A single cave in France was home to Neanderthals, modern humans, and hyenas at roughly the same time 40,700 years ago, according to a new study.

The finding, primarily based on analysis of fossil remains, confirms earlier speculation that Neanderthals and humans competed with carnivores for food and prehistoric real estate.

It also strengthens the link between humans and Neanderthals, suggesting they did socialise and interbreed, despite some DNA evidence to the contrary.

The findings are published in today's issue of the journal Proceedings of the National Academy of Sciences.

"There is an abundant corpus of literature that shows that when modern humans spread across Europe, they variably absorbed the Neanderthals into those populations," says author Erik Trinkaus, professor of anthropology at Washington University.

"This shows up in scattered anatomical traits during the following 10,000 to 20,000 years, and the Neanderthal traits gradually fade out."
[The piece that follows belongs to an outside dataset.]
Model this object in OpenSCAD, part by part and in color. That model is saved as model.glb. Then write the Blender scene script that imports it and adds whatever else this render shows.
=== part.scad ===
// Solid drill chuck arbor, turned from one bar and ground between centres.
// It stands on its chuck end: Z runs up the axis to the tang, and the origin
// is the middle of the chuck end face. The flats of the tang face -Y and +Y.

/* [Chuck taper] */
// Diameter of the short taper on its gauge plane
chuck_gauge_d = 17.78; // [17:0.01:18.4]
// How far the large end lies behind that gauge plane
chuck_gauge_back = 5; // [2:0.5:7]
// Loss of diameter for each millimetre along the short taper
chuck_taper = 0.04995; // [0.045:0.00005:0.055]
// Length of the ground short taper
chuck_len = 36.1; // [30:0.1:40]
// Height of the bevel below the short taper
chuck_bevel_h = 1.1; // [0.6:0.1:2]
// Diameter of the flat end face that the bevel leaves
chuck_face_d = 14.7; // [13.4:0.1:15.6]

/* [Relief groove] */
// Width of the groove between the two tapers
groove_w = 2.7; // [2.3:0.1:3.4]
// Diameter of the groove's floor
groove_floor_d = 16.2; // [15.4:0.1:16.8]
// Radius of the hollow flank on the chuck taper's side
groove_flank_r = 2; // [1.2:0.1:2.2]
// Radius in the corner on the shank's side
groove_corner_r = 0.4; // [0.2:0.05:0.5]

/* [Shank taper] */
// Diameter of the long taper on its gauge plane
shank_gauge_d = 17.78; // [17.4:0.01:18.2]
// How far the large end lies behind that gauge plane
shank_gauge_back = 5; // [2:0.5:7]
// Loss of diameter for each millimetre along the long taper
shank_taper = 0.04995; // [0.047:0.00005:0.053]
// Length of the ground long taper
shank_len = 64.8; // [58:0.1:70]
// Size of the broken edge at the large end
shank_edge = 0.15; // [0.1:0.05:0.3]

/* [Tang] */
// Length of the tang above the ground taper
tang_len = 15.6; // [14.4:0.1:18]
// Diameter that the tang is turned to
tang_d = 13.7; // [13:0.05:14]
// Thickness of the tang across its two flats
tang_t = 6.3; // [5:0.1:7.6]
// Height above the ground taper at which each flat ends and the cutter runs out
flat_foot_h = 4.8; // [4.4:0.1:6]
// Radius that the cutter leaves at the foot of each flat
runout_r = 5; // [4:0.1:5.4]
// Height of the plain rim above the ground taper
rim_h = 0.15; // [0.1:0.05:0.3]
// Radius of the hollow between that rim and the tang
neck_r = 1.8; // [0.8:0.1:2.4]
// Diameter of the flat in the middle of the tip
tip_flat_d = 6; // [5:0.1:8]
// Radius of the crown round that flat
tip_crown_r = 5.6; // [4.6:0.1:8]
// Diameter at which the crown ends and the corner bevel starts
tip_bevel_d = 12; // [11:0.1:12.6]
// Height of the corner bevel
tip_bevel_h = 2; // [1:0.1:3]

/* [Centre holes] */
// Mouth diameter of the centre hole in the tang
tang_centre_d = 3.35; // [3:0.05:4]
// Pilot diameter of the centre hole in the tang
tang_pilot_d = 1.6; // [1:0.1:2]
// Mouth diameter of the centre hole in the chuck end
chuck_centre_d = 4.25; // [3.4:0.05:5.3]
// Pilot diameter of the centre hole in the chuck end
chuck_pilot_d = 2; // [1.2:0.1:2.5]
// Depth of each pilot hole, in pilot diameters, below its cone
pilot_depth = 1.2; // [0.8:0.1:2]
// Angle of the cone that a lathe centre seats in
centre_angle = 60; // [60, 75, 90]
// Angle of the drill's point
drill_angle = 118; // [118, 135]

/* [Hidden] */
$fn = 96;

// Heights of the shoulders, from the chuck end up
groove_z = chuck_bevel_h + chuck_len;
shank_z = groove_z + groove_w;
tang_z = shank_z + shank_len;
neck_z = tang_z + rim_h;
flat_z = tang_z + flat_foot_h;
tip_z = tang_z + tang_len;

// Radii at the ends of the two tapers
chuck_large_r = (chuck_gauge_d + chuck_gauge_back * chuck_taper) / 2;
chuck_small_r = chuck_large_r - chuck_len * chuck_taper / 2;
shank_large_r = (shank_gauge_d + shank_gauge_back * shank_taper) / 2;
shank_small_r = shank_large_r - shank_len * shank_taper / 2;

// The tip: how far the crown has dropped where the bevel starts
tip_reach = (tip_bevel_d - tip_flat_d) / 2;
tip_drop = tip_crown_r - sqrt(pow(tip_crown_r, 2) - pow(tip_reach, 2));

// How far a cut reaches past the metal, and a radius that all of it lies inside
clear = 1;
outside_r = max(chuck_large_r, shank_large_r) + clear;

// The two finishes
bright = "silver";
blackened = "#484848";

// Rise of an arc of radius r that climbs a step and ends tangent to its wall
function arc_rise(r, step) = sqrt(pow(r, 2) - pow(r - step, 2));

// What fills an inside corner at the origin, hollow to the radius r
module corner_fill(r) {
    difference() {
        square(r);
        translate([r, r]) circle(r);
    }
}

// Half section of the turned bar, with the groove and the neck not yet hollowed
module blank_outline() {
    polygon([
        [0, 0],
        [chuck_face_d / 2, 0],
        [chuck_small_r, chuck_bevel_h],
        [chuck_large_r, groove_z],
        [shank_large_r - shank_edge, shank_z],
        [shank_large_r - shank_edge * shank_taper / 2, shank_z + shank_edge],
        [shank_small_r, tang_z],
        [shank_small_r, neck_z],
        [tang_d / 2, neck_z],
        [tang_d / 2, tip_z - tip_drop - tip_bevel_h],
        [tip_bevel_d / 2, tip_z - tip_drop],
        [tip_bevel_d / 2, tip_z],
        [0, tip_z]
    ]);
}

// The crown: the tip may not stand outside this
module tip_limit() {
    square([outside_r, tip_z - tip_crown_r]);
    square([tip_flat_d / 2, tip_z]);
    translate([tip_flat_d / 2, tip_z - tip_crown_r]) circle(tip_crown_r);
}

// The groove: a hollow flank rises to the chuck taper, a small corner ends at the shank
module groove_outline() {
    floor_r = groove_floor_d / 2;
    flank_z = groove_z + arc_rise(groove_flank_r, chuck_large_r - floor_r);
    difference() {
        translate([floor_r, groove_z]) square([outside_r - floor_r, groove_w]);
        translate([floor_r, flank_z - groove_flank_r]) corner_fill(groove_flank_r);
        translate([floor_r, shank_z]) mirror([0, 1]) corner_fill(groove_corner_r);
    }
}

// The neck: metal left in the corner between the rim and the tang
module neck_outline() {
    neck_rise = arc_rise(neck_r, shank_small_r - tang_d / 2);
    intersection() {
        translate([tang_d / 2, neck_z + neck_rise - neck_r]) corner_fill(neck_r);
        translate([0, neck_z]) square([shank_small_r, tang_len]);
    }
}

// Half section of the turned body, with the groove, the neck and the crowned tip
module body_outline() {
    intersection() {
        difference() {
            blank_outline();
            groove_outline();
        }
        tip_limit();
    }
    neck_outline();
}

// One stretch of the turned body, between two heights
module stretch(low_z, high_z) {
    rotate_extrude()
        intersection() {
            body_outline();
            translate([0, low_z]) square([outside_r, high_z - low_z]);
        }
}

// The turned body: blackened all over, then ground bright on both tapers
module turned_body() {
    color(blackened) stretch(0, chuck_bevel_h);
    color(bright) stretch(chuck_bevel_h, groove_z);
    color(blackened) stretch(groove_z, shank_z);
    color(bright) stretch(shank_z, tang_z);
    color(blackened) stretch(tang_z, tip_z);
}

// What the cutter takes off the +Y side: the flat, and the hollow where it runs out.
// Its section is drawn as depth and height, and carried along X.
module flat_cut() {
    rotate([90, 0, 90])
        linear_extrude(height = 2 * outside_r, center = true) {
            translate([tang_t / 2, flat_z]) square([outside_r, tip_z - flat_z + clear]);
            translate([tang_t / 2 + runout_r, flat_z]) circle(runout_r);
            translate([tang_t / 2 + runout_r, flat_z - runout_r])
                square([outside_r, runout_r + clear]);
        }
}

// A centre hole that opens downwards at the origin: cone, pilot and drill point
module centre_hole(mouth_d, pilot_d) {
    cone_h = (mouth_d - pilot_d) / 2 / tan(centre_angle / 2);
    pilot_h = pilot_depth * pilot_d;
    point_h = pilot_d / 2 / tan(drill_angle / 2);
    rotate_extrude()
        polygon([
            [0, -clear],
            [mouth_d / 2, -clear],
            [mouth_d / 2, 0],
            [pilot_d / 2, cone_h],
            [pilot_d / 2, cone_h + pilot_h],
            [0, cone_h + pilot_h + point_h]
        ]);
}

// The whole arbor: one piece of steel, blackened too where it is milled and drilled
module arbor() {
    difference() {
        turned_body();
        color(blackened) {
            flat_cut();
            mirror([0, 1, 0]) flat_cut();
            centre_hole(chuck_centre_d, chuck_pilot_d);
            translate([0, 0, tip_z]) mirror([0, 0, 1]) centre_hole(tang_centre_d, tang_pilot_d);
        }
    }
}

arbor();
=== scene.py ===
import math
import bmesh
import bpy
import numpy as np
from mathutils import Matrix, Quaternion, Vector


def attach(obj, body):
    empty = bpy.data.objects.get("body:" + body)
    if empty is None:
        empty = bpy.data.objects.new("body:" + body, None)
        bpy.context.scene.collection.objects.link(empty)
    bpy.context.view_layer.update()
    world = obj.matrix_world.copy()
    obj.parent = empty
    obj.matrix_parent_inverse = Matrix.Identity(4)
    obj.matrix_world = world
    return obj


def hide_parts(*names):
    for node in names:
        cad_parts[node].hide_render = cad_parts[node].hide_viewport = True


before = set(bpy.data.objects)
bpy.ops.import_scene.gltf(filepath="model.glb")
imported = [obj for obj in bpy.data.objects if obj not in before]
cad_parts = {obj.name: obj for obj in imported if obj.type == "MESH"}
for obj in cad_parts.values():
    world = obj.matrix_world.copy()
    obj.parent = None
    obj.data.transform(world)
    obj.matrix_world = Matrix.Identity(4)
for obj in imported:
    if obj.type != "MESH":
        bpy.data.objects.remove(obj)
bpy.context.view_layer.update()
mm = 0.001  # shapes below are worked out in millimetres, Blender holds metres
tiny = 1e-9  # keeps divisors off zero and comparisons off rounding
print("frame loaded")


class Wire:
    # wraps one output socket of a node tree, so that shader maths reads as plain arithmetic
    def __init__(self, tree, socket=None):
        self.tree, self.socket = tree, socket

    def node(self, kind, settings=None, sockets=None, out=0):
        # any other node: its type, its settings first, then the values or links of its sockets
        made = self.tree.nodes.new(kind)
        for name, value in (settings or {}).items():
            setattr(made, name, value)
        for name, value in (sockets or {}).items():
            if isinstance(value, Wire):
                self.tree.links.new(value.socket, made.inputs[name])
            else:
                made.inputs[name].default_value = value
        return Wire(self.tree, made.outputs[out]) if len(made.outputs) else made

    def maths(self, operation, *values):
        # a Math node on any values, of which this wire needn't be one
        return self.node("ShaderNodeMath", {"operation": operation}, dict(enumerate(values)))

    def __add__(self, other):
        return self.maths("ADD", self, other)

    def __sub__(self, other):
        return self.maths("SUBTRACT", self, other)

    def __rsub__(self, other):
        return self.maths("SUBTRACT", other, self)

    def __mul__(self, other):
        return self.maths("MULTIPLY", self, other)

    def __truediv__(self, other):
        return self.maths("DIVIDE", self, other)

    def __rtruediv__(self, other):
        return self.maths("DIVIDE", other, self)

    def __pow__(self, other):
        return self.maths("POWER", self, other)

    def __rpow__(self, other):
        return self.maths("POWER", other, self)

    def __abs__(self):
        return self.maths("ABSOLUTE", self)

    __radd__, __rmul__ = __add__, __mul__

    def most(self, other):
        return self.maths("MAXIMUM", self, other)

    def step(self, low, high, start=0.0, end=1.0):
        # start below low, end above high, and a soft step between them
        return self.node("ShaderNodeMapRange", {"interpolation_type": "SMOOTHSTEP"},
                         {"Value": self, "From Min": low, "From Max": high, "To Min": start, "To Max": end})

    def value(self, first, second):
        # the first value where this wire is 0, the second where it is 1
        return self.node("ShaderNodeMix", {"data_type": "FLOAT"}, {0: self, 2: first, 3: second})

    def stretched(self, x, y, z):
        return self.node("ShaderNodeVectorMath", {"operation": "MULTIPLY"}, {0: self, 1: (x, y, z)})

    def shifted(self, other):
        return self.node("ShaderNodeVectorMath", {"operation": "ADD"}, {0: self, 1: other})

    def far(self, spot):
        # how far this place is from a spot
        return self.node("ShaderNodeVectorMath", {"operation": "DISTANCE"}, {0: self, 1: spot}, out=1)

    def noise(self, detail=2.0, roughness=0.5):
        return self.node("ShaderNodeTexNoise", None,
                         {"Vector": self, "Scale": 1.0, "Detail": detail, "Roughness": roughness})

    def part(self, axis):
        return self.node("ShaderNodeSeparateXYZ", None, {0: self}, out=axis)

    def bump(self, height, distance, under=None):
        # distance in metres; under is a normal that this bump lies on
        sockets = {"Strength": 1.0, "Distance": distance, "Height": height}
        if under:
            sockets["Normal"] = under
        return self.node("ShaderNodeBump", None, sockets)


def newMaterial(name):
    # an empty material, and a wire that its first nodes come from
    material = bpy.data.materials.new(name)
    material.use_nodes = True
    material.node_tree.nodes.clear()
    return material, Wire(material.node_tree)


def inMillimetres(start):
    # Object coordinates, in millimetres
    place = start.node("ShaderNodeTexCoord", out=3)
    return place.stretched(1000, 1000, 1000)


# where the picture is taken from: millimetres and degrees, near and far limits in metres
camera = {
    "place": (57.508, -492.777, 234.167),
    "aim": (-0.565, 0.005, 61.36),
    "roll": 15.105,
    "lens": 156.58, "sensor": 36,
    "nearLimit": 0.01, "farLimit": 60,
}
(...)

Trinkaus and his colleagues analysed remains from the cave of Les Rochers-de-Villeneuve in Vienne, France.

Like an ancient high-rise block of units, the cave complex has several levels. Evidence for the unlikely trio of species was found on the same floor, level J.
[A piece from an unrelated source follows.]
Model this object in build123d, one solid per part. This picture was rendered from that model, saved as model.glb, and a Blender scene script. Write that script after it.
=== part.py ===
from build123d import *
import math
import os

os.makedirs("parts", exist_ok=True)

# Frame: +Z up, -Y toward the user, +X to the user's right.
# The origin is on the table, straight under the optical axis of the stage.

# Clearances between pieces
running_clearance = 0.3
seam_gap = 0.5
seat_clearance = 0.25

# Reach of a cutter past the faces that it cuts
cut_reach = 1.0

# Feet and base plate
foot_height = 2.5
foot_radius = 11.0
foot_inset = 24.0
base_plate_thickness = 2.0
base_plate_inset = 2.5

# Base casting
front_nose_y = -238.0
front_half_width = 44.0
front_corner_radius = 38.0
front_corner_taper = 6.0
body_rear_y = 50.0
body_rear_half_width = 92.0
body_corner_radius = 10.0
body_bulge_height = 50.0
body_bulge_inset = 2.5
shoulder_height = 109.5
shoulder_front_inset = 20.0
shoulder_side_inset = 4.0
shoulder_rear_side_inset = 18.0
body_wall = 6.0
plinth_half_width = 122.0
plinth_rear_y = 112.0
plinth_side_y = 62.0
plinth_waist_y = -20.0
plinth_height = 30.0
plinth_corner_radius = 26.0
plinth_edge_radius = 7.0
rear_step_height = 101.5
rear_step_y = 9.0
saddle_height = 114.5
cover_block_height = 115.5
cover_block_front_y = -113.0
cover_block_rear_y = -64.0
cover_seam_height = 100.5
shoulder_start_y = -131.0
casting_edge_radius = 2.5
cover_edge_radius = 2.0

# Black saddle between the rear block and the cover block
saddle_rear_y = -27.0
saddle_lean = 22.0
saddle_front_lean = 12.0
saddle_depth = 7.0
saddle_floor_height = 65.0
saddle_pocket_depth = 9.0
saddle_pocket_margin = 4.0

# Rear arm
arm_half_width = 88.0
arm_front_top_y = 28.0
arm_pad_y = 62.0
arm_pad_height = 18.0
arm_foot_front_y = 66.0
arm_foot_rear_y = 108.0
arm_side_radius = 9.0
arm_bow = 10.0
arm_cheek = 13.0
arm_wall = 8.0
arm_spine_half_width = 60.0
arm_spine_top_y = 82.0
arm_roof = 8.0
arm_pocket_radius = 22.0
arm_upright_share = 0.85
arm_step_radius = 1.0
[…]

At the centre of the analysis is a femur bone

 

 

This fragment of left femur found at a cave in France is evidence that Neanderthals used the same shelter as modern humans (Image: PNAS)

 

DNA tests reveal that the bone's genetic sequence contains unique combinations not associated with modern humans and not attributable to contamination. Instead, the DNA fits with prior Neanderthal sequencing.

Toothy bites on the bone show that hyenas either killed or scavenged upon the Neanderthal's flesh.

That evidence, combined with hyena bones, suggests hyenas and Neanderthals were in the cave at around the same time, but probably not together, since they viewed each other as dinner.

"They alternated use of the caves in short succession," says Trinkaus. "They could not have been there at the same time."